I have a bit of a convoluted question regarding streaming data being input through a data transformation in a repository and the latency of this data. I will lay out what my current prototype project structure is and then follow up with my questions. I am just putting a practice project together to ingest MQTT data from a broker into the stream, which in turn is the input for a data transformation in code repository which ultimately outputs to a clean parsed dataset. (In the transformation, I have the input just set as the main RID for the stream) This cleaned dataset is a backing set for a telemetry device object in the ontology. I am not wanting to use the form based pipeline building, but in the case of the stream, it gives you the option of running a streaming pipeline so that you are getting live or near live data transformation for the input stream. I am looking for near minute latency on my data so I will be scheduling my data transformation to build once a minute.
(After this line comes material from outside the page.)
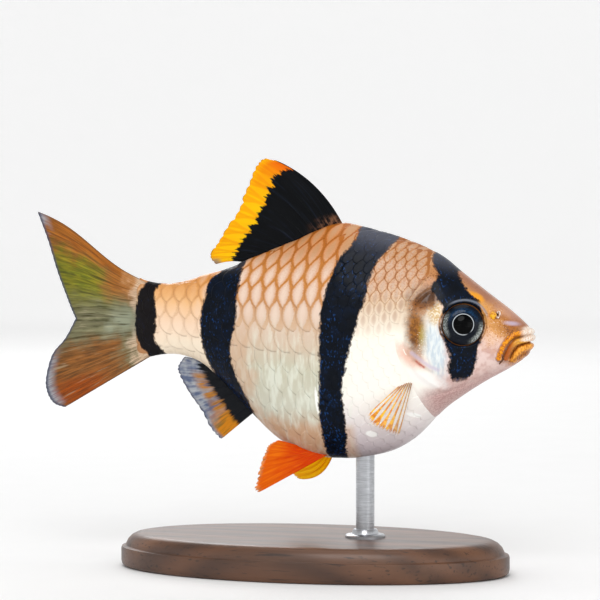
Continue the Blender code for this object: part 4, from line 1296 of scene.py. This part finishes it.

The problem that I seem to be encountering is that the latency from the stream itself to the data transformation seems to be much higher as if it is accessing the archival dataset for the stream as opposed to the live stream data.
-
Is this the correct way of going about trying to create a “streaming-ish” pipeline using a code repository as opposed to pipeline builder.
-
what is the latency between a stream and the data transform… should I be using the “RID” or the “View RID” as the input for the data transformation.
-
if I want better latency than just the dataset to be build once per minute, how do I go about creating a live streaming pipeline with a repository, not the pipeline builder.
-
also is there some documentation that you can point me towards on how to process just the latest streaming data and append it to a dataset, so that I am not processing all past entries into the dataset every time the build runs?
I hope that this is relatively understandable, and appreciate all of the communities help in advance.